Even good feelings can bring suffering. All feelings are temporary and if you get attached to them when they disappear, you will suffer.

So should we hold on to love?

If you cling on to any good feeling, which eventually will change as everything does, you will suffer. But while you have that feeling you can enjoy it. In the moment at the very time. But be prepared and expect that all good things come to an end.

Buddha was at one time gave up his kingdom and wife and child to become enlightened. Where is the middle path? Do we have to stop living as a householder and give up all love?

The Buddha taught the middle path. Yes you can be a householder and also attain enlightenment. If you stop clinging, you can still have whatever object you choose. Everybody has to take a different path to enlightenment. Monk life, renunciation, wanderer or householders are all good options. However it is easier to reach enlightenment with little to no attachments.

But where is the line when someone is running away? It is a dedication to the Sangha and dharma not an escape. Being a monk is just as hard as anything else. If you only walk 20 minutes a day it takes a long time to reach a destination, if you walk hours a day you reach that destination faster.

Enlightenment takes your burden cares and worries away. Not physically but mentally where we can get away be totally at peace and at ease. We try to meditate 5, 10, 15 minutes and more and more. Monk or householder its the same process. It takes diligence and hard work. Everybody fights to get rid of one thing or another, then they attach on to something else. Everything we consider ours, family, friends, and possessions. But it all goes back to centering oneself and being mindful of the moment. There is only one moment.

Thay Thanh: we don't compare with other people. We simply do whatever we can now.
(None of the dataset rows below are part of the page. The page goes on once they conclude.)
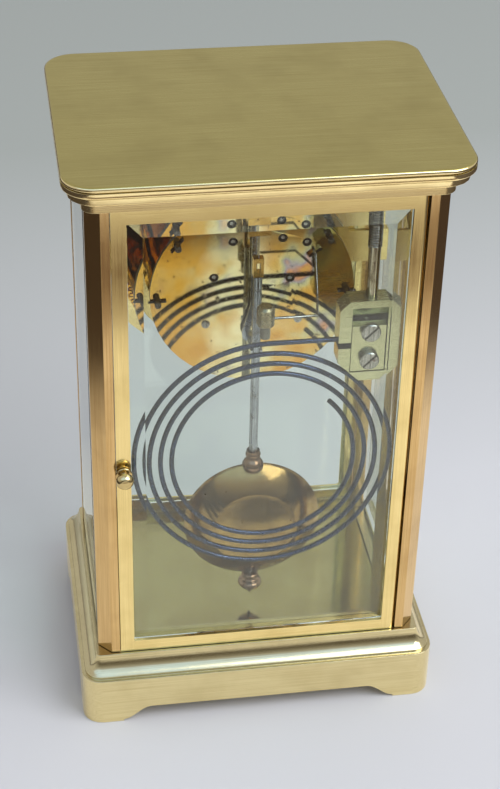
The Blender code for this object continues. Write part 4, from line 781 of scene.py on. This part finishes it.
pendulumLow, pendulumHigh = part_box("pendulum_rod")
pendulumY = (pendulumLow.y + pendulumHigh.y) / 2
onPendulum = Matrix.Translation((0, pendulumY, 0))

collar = {
    "shares": ((0.42, 1), (0.6, 1), (0.62, 0.93), (0.7, 0.87), (0.68, 0.79), (0.56, 0.72), (0.84, 0.58),
               (1, 0.44), (0.92, 0.29), (0.62, 0.18), (0.7, 0.1), (0.7, 0), (0.28, 0)),
    "radius": 4.65,
    "nodes": "pendulum_collar",
    "steps": 72,
}
finial = {
    "shares": ((0.28, 1), (0.5, 1), (0.66, 0.95), (0.68, 0.88), (0.55, 0.82), (0.62, 0.75), (0.88, 0.67),
               (1, 0.58), (0.94, 0.48), (0.62, 0.38), (0.4, 0.28), (0.26, 0.2), (0, 0)),
    "radius": 5.3,
    "nodes": "rating_nut",
    "steps": 72,
}
for piece in (collar, finial):
    low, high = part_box(piece["nodes"])
    radius, height = piece["radius"] * mm, high.z - low.z
    profile = [(point.x * radius, low.z + point.y * height) for point in curvePoints(piece["shares"])]
    name = piece["nodes"] + "_turned"
    obj = linked(name, turnedMesh(name, profile, onPendulum, piece["steps"]))
    dress(obj, "nutBrass", "pendulum", "aged_brass", piece["nodes"])

# Pendulum rod: as thick as it shows between its hook and the collar, and thin inside the bob and its nut
rod = {"thick": 1.85, "thin": 1.05, "hookGap": 0.3, "collarGap": 0.4, "steps": 40}


def makeRod():
    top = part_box("pendulum_hook")[0].z - rod["hookGap"] * mm
    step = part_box("pendulum_collar")[1].z - rod["collarGap"] * mm
    thick, thin = rod["thick"] * mm, rod["thin"] * mm
    profile = [(0, pendulumHigh.z), (thin, pendulumHigh.z), (thin, top), (thick, top),
               (thick, step), (thin, step), (thin, pendulumLow.z), (0, pendulumLow.z)]
    obj = linked("pendulum_rod_drawn", turnedMesh("pendulum_rod_drawn", profile, onPendulum, rod["steps"]))
    dress(obj, "coldSteel", "pendulum", slotOf["pendulum_rod"], "pendulum_rod")


makeRod()

# Bob: two spun shells with a shallow dish and a raised ring round it; each pair is a radius and half the
# thickness there
bob = {
    "side": ((0, 7.5), (16.6, 7.5), (17.4, 7.9), (18.0, 8.0), (18.7, 7.8), (29.1, 1.36), (29.7, 0.5)),
    "centre": 80.0,
    "steps": 160,
}


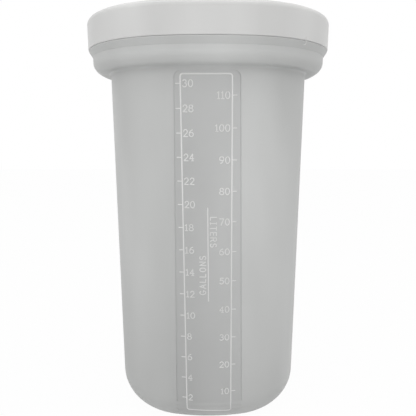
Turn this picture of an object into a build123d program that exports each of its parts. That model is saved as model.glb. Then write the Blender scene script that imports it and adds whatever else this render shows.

Thay Do: in Buddhism we teach about no self. The no self was discovered by the Buddha. No one else taught about that. So there is no comparison to other religions. The Buddhist destination is different than others. Other religions preach taking care of the self or soul. In America we go to high school and learn to get a diploma. Then to get a job we get a college degree then we want to get married why? To be happy. Then a house, then a TV then on and on until we are too old we keep looking for happiness. I am chuc do and I have to have this to be happy. The Buddha talked about four ways to enjoy life.


1. Make money in the right way
A.saving b.Enjoying daily life c.merit/donations d.for support of family


We can enjoy what we do, if we do it in the right way. The monk does not practice an extreme way. They have what is needed for survival just as everyone else must have. Monks vow to go this way and this life, but anytime they can stop. Buddha did not force anybody. When you have the Dharma you have more ways to handle life and enjoy life. You don't have to be a monk for that. If you can practice and see anger coming and acknowledge it then we can better handle it. No self means nothing exists by itself, it is all dependent on something else. When we don't see things as a combination and continue to question it as separately, we suffer. Everything is connected, so we can be at ease knowing that. When we have an itch during meditation, we acknowledge it, if it continues to itch even worse then its ok to just itch it. When we see this is mine or that is mine we make it two things. This is my happiness. Happiness is my object. When we see the separation between the two then the object disappears. How can we suffer because of something that comes and goes. We are the combination of all feelings we can enjoy a good feeling and still enjoy when its gone, we can also enjoy a bad feeling. Suffering is an attachment from the mind. My object this or my object that, we attach to it.